Does anyone whose children might become subject to a draft want new imperialistic military engagements – especially when the country is reeling from a recession and high unemployment? Can a continuous invasion of faraway lands which need our financial aid, not our destruction, make sense to voters who are tired of political Orwellian “Newspeak” propaganda about military success in distant lands where daily bombings are killing local people and some of our soldiers?

In a polarized democracy such as ours, voters can’t expect results that please a simple majority. A decision to take a new tact in Iraq and Afghanistan can only come with the disgust of the vast majority of the media and the people. Frankly, I’d like to see more roads re-paved, more bridges shored up, and the oil spill in the Gulf contained rather than exposing young men and women to danger in wars that have little chance of winning friends and influencing corrupt governments!

But I am only one voter who served his country in Libya during the first Suez War in 1956 when the U.S. politely refrained from supporting England. Remember that short episode of the erosion of the English Empire? It’s all or nothing in wartime, and we seemed to have forgotten that basic principle for winning a war.

Chic Hollis is a longtime drummer and motorcyclist, who served in the US Air Force in North Africa.
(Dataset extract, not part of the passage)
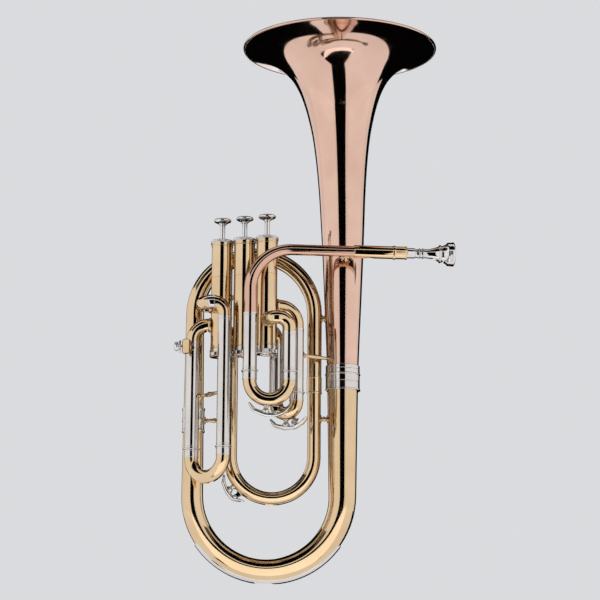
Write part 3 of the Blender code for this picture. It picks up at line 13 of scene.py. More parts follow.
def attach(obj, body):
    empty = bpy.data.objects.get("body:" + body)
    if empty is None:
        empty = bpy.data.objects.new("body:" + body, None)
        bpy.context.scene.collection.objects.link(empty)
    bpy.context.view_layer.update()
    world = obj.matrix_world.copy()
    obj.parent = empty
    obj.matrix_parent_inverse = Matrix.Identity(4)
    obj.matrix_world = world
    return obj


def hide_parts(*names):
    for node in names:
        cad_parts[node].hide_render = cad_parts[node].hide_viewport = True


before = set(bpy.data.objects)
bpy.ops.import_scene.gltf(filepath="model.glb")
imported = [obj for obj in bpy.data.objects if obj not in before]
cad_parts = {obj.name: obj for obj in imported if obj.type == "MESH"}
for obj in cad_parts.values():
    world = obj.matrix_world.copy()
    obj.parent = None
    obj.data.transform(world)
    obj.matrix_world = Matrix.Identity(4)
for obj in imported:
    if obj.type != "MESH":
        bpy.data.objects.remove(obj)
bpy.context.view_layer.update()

Married 4 times with 5 children born in 5 different countries on four continents, Chic is a politically independent citizen of the world interested in helping Americans understand the reality that is life overseas where many intelligent, educated, and industrious people aren’t as privileged as we are in the US. He studied Latin, Greek, Russian, French, Spanish, Portuguese, and German and ran several large companies. Sadly, Chic Has left this planet and we miss him very much, but we are very pleased to display his amazing writing works.